My version was beautifully produced. The woodcuts are inspirational. The book is beautifully written. It's sad that they planted elms 'for the future' and fascinating that they were already worried in the 30s about the destruction of hedges. Poignmant too to read about the sheer number of moths and bees and other insects that they had. A beautiful poetic but practical and very specific record of garden building and seasonal change.
A wonderful inspiring book that makes you to want to garden. I have enjoyed the year with the author following both the trials and success of gardening. Her eye for the detail along with the wonderful woodcuts make this a book to treasure.
What a delightful book taking you through the months of the year in a garden being created by Clare Leighton and her partner Noel interspersed with her exquisite engravings.

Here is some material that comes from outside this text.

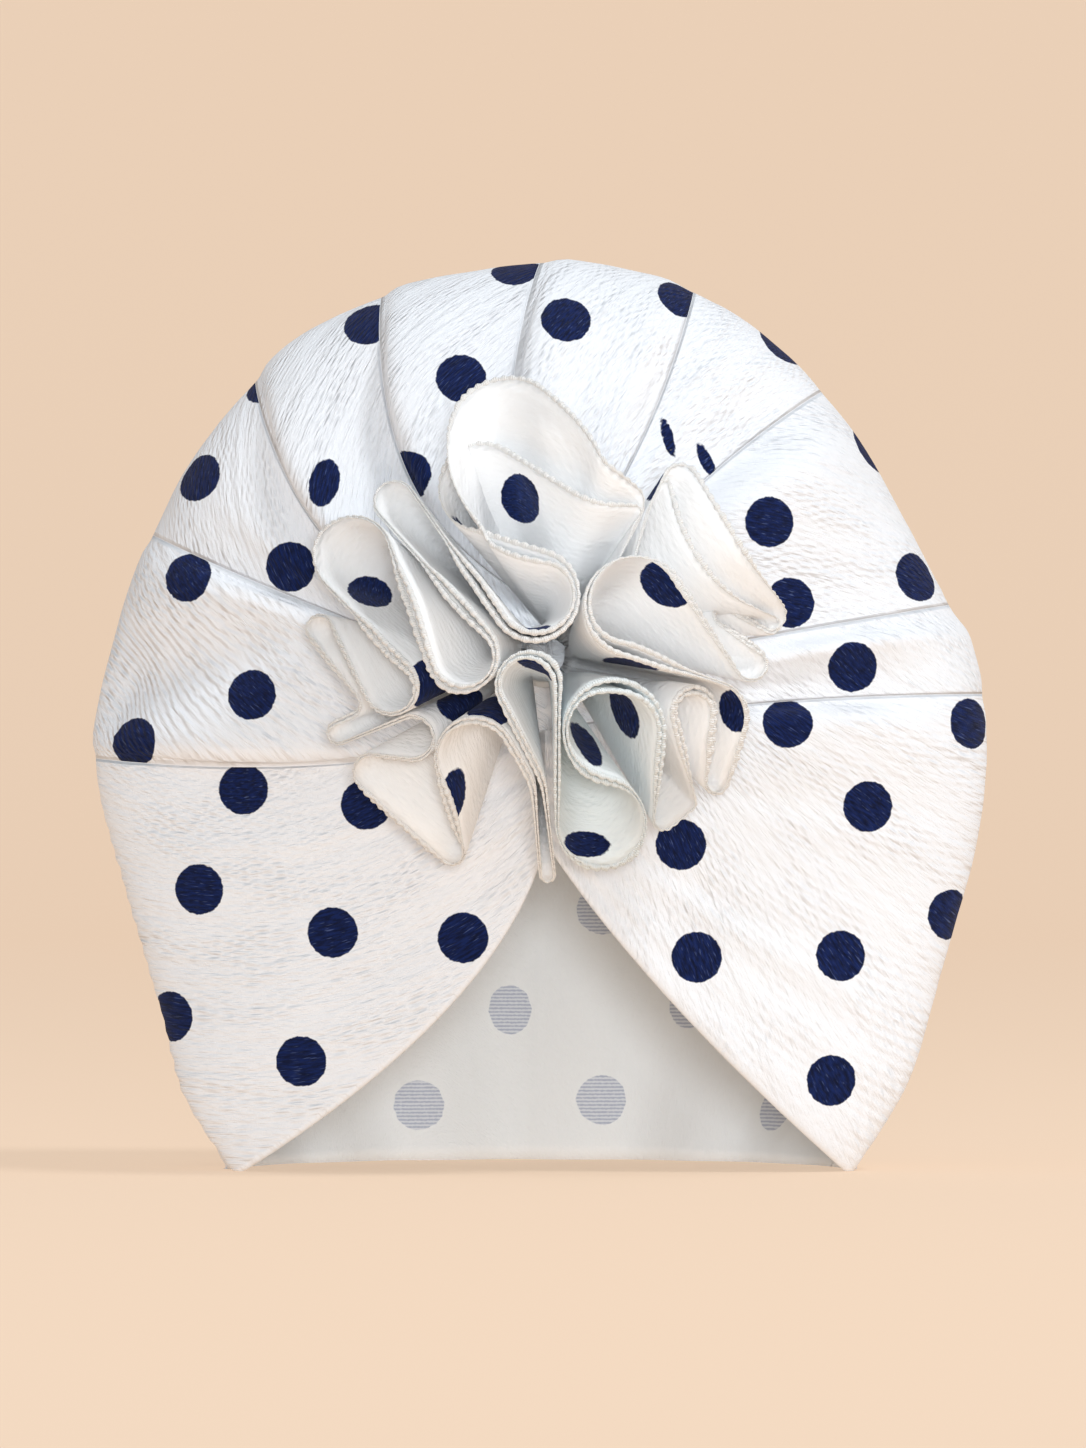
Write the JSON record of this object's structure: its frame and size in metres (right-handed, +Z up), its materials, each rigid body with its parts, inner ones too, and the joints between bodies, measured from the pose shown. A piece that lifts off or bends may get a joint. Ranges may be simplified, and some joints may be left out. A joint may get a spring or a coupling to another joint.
{
  "type": "baby turban hat",
  "caption": "Soft pleated baby turban hat with a gathered ruffle flower at the front, a V-shaped face opening and an open hem.",
  "frame": {"origin": "on the surface that the hat stands on, under the middle of its box", "axes": "+Z up to the crown, -Y out of the face opening and the flower, +X to the picture's right"},
  "size_m": [0.1792, 0.1296, 0.1814],
  "materials": {
    "cap_knit": "matte ribbed white knit with navy polka dots",
    "ruffle_knit": "matte off-white knit with navy polka dots and overlocked edges"
  },
  "bodies": {
    "root": {"cap_body": "cap_knit", "ruffle_front_ply": "ruffle_knit", "ruffle_back_ply": "ruffle_knit"}
  },
  "joints": []
}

In the Thirties, Clare Leighton built a garden in the Chilterns with her partner. In this book she takes us through a year, from spring to spring, month by month sharing the ups and downs of a gardener's life. What makes this book so wonderful is that she illustrated each month's activities with her own, stunning woodcuts. They are so full of life and beauty and the detail in them is incredibly fine. Her writing is wonderful but it is the art that elevates here. It's a sublime treat.
This is a true gem of a book. Simply written, it is a month by month account of Leighton's garden and gardening. The prose sparkles with a quiet love and a joy of nature and the beauty of the seasons. The new Littler Toller Books version contains mainly illustrations which are woodcuts by Leighton, who as well as being a wonderful nature writer was also a very talented wood engraver as well as a designer of mosaics and stained glass.
I assure you that reading this book will leave you smiling and potentially sighing at the beauty of the prose; and you will almost definitely be driven to go outside and observe the world around you.